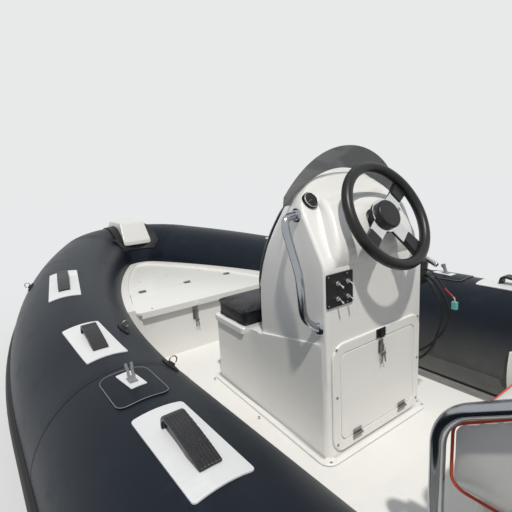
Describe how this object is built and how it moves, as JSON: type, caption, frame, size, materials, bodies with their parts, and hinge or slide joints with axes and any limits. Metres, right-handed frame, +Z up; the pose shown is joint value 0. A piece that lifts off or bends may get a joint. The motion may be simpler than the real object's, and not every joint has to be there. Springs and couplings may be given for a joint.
{
  "type": "inflatable rib boat",
  "caption": "Rigid-hulled inflatable boat with air chambers, steering console with a front seat, helm seat and bow locker.",
  "frame": {"origin": "on the centreline at the waterline, on the transom's aft face", "axes": "+X towards the bow, +Y to port, +Z up"},
  "size_m": [4.4806, 2.0244, 1.354],
  "materials": {
    "chamber_fabric": "satin navy-black coated fabric",
    "black_rubber": "matte moulded rubber",
    "grey_rubber": "ribbed grey trim",
    "hull_gelcoat": "glossy white gelcoat",
    "white_gelcoat": "warm white gelcoat",
    "stainless": "satin stainless steel",
    "polished_tube": "polished stainless tube",
    "bright_chrome": "bright plating",
    "wheel_grip": "black soft grip",
    "black_plastic": "black moulded plastic",
    "grey_plastic": "grey moulded fitting",
    "smoked_acrylic": "smoked clear acrylic",
    "black_vinyl": "black grained vinyl",
    "white_vinyl": "white grained vinyl with red piping",
    "patch_fabric": "white coated fabric patches",
    "navy_patch": "navy coated fabric patches",
    "red_wire": "red insulated wire",
    "teal_plastic": "turquoise connector"
  },
  "bodies": {
    "boat": {"aft_floor": "white_gelcoat", "backrest": "black_vinyl", "bow_chamber": "chamber_fabric", "bow_locker": "white_gelcoat", "bow_step": "white_gelcoat", "bow_step_pad": "black_rubber", "cable_grommets": "black_rubber", "console": "white_gelcoat", "control_box": "black_plastic", "control_cable_1": "black_plastic", "control_cable_2": "black_plastic", "control_lever": "bright_chrome", "deck": "white_gelcoat", "deck_trims": "grey_rubber", "door_frame": "white_gelcoat", "door_hinge_fixed_leaves": "stainless", "drain_plug": "black_plastic", "gauge": "black_plastic", "helm_backrest": "white_vinyl", "helm_bolsters": "white_vinyl", "helm_cushion": "white_vinyl", "helm_hoop": "polished_tube", "helm_seat_box": "white_gelcoat", "hull": "hull_gelcoat", "lashing_pads": "black_rubber", "lashing_rings": "stainless", "latch_keeper": "black_plastic", "locker_hinge_fixed_leaves": "stainless", "locker_latch": "stainless", "navy_patches": "navy_patch", "port_chamber": "chamber_fabric", "port_grab_rail": "polished_tube", "port_handles": "black_rubber", "port_patches": "patch_fabric", "rubbing_strake": "black_rubber", "seat_hinge_fixed_leaves": "stainless", "starboard_chamber": "chamber_fabric", "starboard_grab_rail": "polished_tube", "starboard_handles": "black_rubber", "starboard_patches": "patch_fabric", "steering_column": "black_plastic", "strap_cleats": "grey_plastic", "switch_panel": "black_plastic", "toggle_switches": "bright_chrome", "towing_eyes": "stainless", "transom": "white_gelcoat", "valves": "black_plastic", "windscreen": "smoked_acrylic", "wiring_connector": "teal_plastic", "wiring_tail": "red_wire"},
    "wheel": {"steering_wheel": "wheel_grip", "wheel_plate": "bright_chrome"},
    "door": {"console_door": "white_gelcoat", "door_hinge_moving_leaves": "stainless", "door_latch": "stainless"},
    "locker_cover": {"locker_lid": "white_gelcoat", "locker_hinge_moving_leaves": "stainless"},
    "front_seat": {"front_seat_lid": "white_gelcoat", "front_seat_cushion": "black_vinyl", "seat_hinge_moving_leaves": "stainless"}
  },
  "joints": [
    {"name": "steering", "type": "hinge", "parent": "boat", "child": "wheel", "pos_m": [1.426, 0, 0.881], "axis": [-0.8878, 0, 0.4602], "range_deg": [-540, 540]},
    {"name": "console_door", "type": "hinge", "parent": "boat", "child": "door", "pos_m": [1.4369, 0, 0.202], "axis": [0, -1, 0], "range_deg": [0, 88]},
    {"name": "locker_lid", "type": "hinge", "parent": "boat", "child": "locker_cover", "pos_m": [2.836, 0, 0.4173], "axis": [0, 1, 0], "range_deg": [0, 95]},
    {"name": "front_seat_lid", "type": "hinge", "parent": "boat", "child": "front_seat", "pos_m": [2.1563, 0, 0.4202], "axis": [0, 1, 0], "range_deg": [0, 100]}
  ]
}
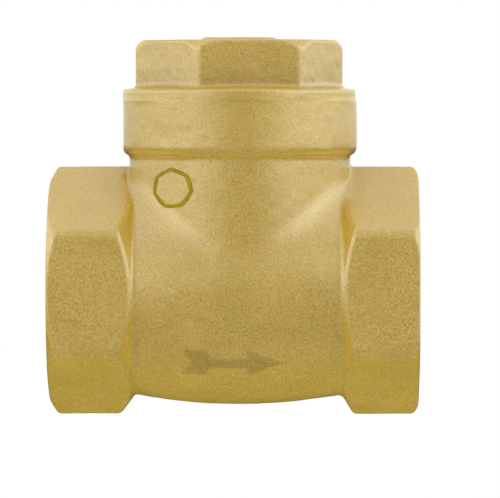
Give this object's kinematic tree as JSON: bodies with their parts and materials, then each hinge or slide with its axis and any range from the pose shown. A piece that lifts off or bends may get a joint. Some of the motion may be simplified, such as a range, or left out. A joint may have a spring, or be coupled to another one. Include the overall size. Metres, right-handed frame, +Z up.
{
  "type": "check valve",
  "caption": "Brass swing check valve with threaded hexagon ends, a screwed hexagon cap and a rubber-faced clapper hung on a hinge pin.",
  "frame": {"origin": "centre of the inlet end face, on the flow axis", "axes": "+X along the flow, from inlet to outlet; +Z up to the cap; Y along the hinge pin"},
  "size_m": [0.075, 0.0474, 0.0769],
  "materials": {
    "cast_brass": "sand-cast and shot-blasted: matt, fine-grained, with small changes of tone; machined bright in the bores and threads and on the end faces",
    "cast_brass_cap": "hot-stamped and shot-blasted, matt and fine-grained; thread and gasket face machined bright",
    "plug_brass": "dressed flush and blasted with the body",
    "sealant": "cured thread sealant, olive and slightly glossy",
    "pin_steel": "ground stainless rod",
    "gasket_fibre": "grey-green compressed fibre sheet, slightly mottled",
    "hanger_brass": "cast, blasted, with machined faces at ring and eye",
    "turned_brass": "turned, with fine circular tool marks",
    "seat_rubber": "moulded nitrile rubber, matt black",
    "screw_brass": "turned, slotted head",
    "nut_brass": "hexagon bar, turned faces",
    "cotter_brass": "drawn half-round wire"
  },
  "bodies": {
    "casing": {"valve_body": "cast_brass", "hinge_pin_plug": "plug_brass", "plug_sealant": "sealant"},
    "pin": {"hinge_pin": "pin_steel"},
    "hanger": {"disc_hanger": "hanger_brass"},
    "disc": {"disc_holder": "turned_brass", "seat_disc": "seat_rubber", "seat_disc_washer": "turned_brass", "seat_disc_screw": "screw_brass", "hanger_washer": "turned_brass", "hanger_nut": "nut_brass", "nut_cotter": "cotter_brass"},
    "gasket": {"bonnet_gasket": "gasket_fibre"},
    "cap": {"bonnet_cap": "cast_brass_cap"}
  },
  "joints": [
    {"name": "hinge_pin_turn", "type": "hinge", "parent": "casing", "child": "pin", "pos_m": [0.02531, 0, 0.02106], "axis": [0, 1, 0], "continuous": true},
    {"name": "disc_swing", "type": "hinge", "parent": "casing", "child": "hanger", "pos_m": [0.02531, 0, 0.02106], "axis": [0, -1, 0], "range_deg": [0, 65]},
    {"name": "disc_spin", "type": "hinge", "parent": "hanger", "child": "disc", "pos_m": [0.023, 0, 0], "axis": [0.9945, 0, 0.1045], "continuous": true},
    {"name": "cap_lift", "type": "slide", "parent": "casing", "child": "gasket", "axis": [0, 0, 1], "range_m": [0, 0.00675]},
    {"name": "cap_unscrew", "type": "hinge", "parent": "gasket", "child": "cap", "pos_m": [0.0385, 0, 0.0387], "axis": [0, 0, 1], "range_deg": [0, 1620]}
  ],
  "couplings": [
    {"joint": "cap_lift", "follows": "cap_unscrew", "m_per_rad": 0.00023873}
  ]
}
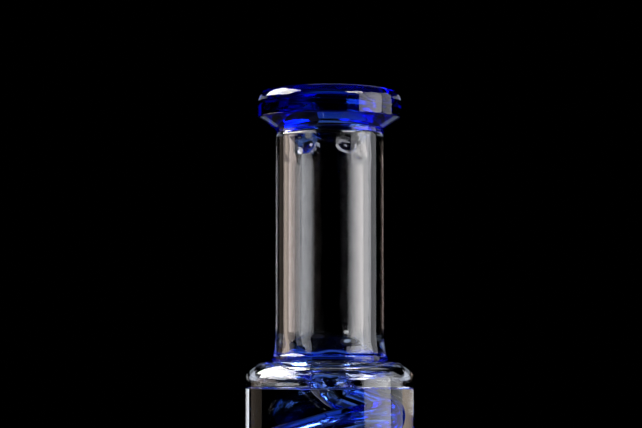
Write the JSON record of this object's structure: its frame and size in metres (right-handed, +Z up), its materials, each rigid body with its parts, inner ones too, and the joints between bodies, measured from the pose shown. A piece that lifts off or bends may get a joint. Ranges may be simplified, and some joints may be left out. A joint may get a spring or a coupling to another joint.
{
  "type": "coil chamber glass water pipe",
  "caption": "Free-standing blown-glass water pipe: rolled blue lip, clear neck, glycerin-filled jacket with a blue glass coil, beaker base, slanted downstem and lift-out bowl.",
  "frame": {"origin": "centre of the base's underside, on the table", "axes": "+Z up the neck's axis towards the mouth, +X towards the slanted downstem, -Y the front"},
  "size_m": [0.1761, 0.11, 0.3922],
  "materials": {
    "glass_clear": "polished clear borosilicate",
    "glass_blue": "polished cobalt blue",
    "glass_ground": "ground, frosted",
    "glycerin": "clear liquid",
    "silicone": "translucent matte"
  },
  "bodies": {
    "base": {"base_foot": "glass_clear", "base_beaker": "glass_clear", "base_neck": "glass_clear", "base_socket": "glass_ground", "socket_rim": "glass_blue", "port_tube": "glass_clear", "port_ring": "glass_blue", "port_socket": "glass_ground", "port_rim": "glass_blue"},
    "chamber": {"mouth_lip": "glass_blue", "neck_tube": "glass_clear", "neck_foot_ring": "glass_blue", "coil_funnel": "glass_blue", "jacket_shoulder": "glass_clear", "jacket_tube": "glass_clear", "jacket_floor": "glass_clear", "coil_outlet": "glass_blue", "coil_tube": "glass_blue", "glycerin_fill": "glycerin", "fill_spout": "glass_clear", "lower_neck_ring": "glass_blue", "lower_neck": "glass_clear", "chamber_joint": "glass_ground", "drip_tip": "glass_clear"},
    "plug": {"fill_plug": "silicone"},
    "downstem": {"diffuser_tip": "glass_clear", "downstem_tube": "glass_clear", "downstem_joint": "glass_ground", "downstem_head": "glass_clear"},
    "bowl": {"bowl_joint": "glass_ground", "bowl_cup": "glass_clear", "bowl_handle": "glass_blue"}
  },
  "joints": [
    {"name": "chamber_lift", "type": "slide", "parent": "base", "child": "chamber", "axis": [0, 0, 1], "range_m": [0, 0.06]},
    {"name": "plug_slide", "type": "slide", "parent": "chamber", "child": "plug", "axis": [0, 1, 0], "range_m": [0, 0.012]},
    {"name": "downstem_slide", "type": "slide", "parent": "base", "child": "downstem", "axis": [0.7071, 0, 0.7071], "range_m": [0, 0.11]},
    {"name": "bowl_slide", "type": "slide", "parent": "downstem", "child": "bowl", "axis": [0.7071, 0, 0.7071], "range_m": [0, 0.03]}
  ]
}
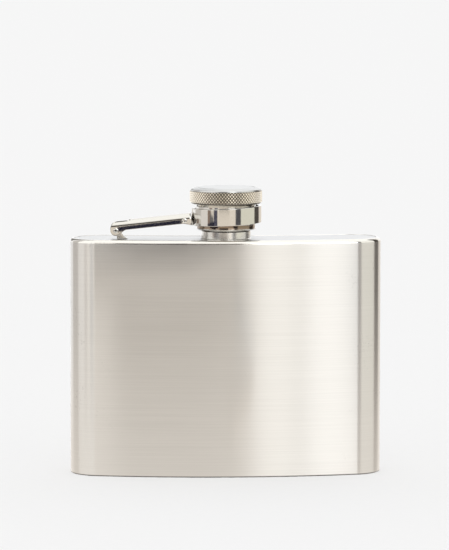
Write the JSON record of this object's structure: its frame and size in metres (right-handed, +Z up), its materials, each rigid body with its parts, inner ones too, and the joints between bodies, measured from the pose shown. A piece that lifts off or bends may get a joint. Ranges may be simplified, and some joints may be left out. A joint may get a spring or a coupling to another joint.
{
  "type": "hip flask",
  "caption": "Curved pocket flask in brushed steel with a knurled screw cap held by a ring, a swinging arm and a pinned hinge.",
  "frame": {"origin": "bottom centre of the whole flask: on the surface it stands on, in the middle of its width and depth", "axes": "+X across the width with the hinge at -X, +Z up through the neck, and the bowed-out front face towards -Y"},
  "size_m": [0.095, 0.025, 0.0878],
  "materials": {
    "brushed_shell": "fine horizontal brushing",
    "brushed_plate": "satin",
    "polished_steel": "polished",
    "satin_cap": "satin, diamond knurled round its side",
    "seal": "matt"
  },
  "bodies": {
    "flask": {"front_shell": "brushed_shell", "back_shell": "brushed_shell", "top_plate": "brushed_plate", "bottom_plate": "brushed_plate", "neck": "polished_steel", "hinge_bracket": "polished_steel", "bracket_pin": "polished_steel"},
    "link": {"hinge_link": "polished_steel", "link_pin": "polished_steel"},
    "arm": {"arm": "polished_steel", "ring_pin": "polished_steel"},
    "ring": {"cap_ring": "polished_steel"},
    "cap": {"threaded_sleeve": "polished_steel", "cap_head": "satin_cap", "gasket": "seal"}
  },
  "joints": [
    {"name": "link_pivot", "type": "hinge", "parent": "flask", "child": "link", "pos_m": [-0.03225, -0.00149, 0.07305], "axis": [0, -1, 0], "range_deg": [-46, 0]},
    {"name": "arm_swing", "type": "hinge", "parent": "link", "child": "arm", "pos_m": [-0.03355, -0.00149, 0.07475], "axis": [0, -1, 0], "range_deg": [0, 205]},
    {"name": "ring_pivot", "type": "hinge", "parent": "arm", "child": "ring", "pos_m": [-0.0127, -0.00149, 0.0777], "axis": [0, -1, 0], "range_deg": [-80, 0]},
    {"name": "cap_spin", "type": "hinge", "parent": "ring", "child": "cap", "pos_m": [0, -0.00149, 0.0801], "axis": [0, 0, 1], "continuous": true}
  ],
  "couplings": [
    {"joint": "link_pivot", "follows": "arm_swing", "ratio": -0.2224},
    {"joint": "ring_pivot", "follows": "arm_swing", "ratio": -0.3888}
  ]
}
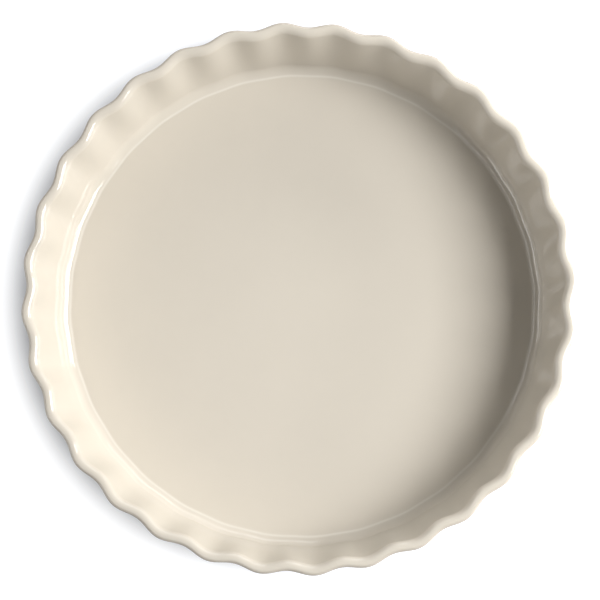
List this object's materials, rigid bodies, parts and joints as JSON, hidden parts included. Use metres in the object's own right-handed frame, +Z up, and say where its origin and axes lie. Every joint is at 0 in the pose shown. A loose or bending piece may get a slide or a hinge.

• _Exercise aim_: Copy every single line of the material above that holds "their".

• _Response below_:
Describe how this object is built and how it moves, as JSON: type, caption, frame, size, materials, bodies with their parts, and hinge or slide joints with axes and any limits. Metres, right-handed frame, +Z up; the pose shown is joint value 0. A piece that lifts off or bends may get a joint. The motion may be simpler than the real object's, and not every joint has to be there. Springs and couplings may be given for a joint.
Give this object's kinematic tree as JSON: bodies with their parts and materials, then each hinge or slide with its axis and any range from the pose shown. A piece that lifts off or bends may get a joint. Some of the motion may be simplified, such as a range, or left out. A joint may have a spring, or be coupled to another one. Include the overall size. Metres, right-handed frame, +Z up.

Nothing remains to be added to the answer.